Blockbuster tried everything. They tested Video on Demand 10 years ago – long before the technology was ready – only to abandon it; they tried doing away with late fees, instead selling you the DVD if you kept it too long; they even copied the Netflix model, bundling it with their own in-store rentals. Nothing worked, and the chain that had once dominated the landscape – quite literally, with more stores than anyone else – crumbled under its own weight and its inability to innovate. In the end, Blockbuster proved to be a company that did one thing very well: Open stores. And when that thing was no longer what people wanted, they couldn’t make anything else work.

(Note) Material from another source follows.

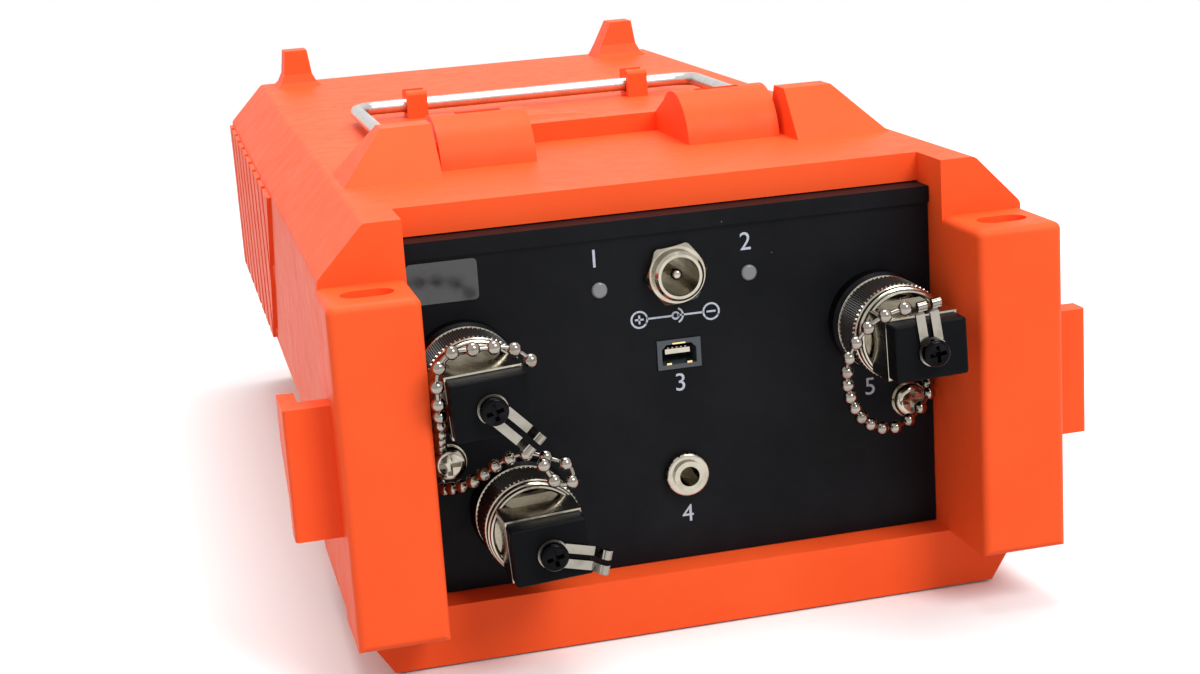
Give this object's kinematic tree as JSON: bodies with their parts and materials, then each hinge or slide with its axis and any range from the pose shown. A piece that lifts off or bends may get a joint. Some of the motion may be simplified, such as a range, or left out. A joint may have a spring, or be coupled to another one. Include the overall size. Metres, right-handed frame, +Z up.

NetflixTheir chief problem, it would seem, was the very size of their business model – a problem facing a large number of businesses in this day and age. The new corporate model is a terrible one. Built upon the idea of “turnover” (expecting employees to come and go at a pre-determined frequency) to prevent having to pay high, livable wages and limiting the hours of its employees to avoid having to pay benefits, they kept their staff young and cheap. Better for the stockholders, you know? But when Netflix appeared with its direct mail service (and later its streaming service) and Redbox showed up with its automated supermarket kiosks, it turned out the only difference between a large metal box and a Blockbuster employee was that one was liable to mispronounce the title of the film.

One thing I learned during my time with the stores was that if you staffed your store with people who knew movies and knew how to talk about them, people would drive out of their way, past other stores even, to talk to someone who was knowledgeable and learned their taste. I had a steady stream of customers who would sometimes have my fellow employees call me at home to make recommendations or figure out the name of a film they were looking for. Every time a district manager would look at the numbers and tell my manager to “let me go” because I was making $9 an hour as opposed to the two teenagers he could get to work my shift for $5.25 each, my manager always put them in their place. He understood the value of keeping a knowledgeable crew and we became known as the store with the longest-running crew in our city. It kept our store strong, even though we were in a terrible part of town and located immediately across the street – I mean, we could see it through the windows – from both a Blockbuster and a supermarket with its own video store.

But that just isn’t the corporate way. Technology didn’t kill the video store; the corporate system did. Look around you at all the failing chains and ask yourself why you shop online. Is it just the convenience? Or is it because you know you’ll get the same level of customer service from a machine that you will from a retail employee? Just a little something to think about as Blockbuster takes its last, dying breaths.

Got $24 million? If you do, you can purchase a wad of crippling debt and the largest video-store chain there ever was.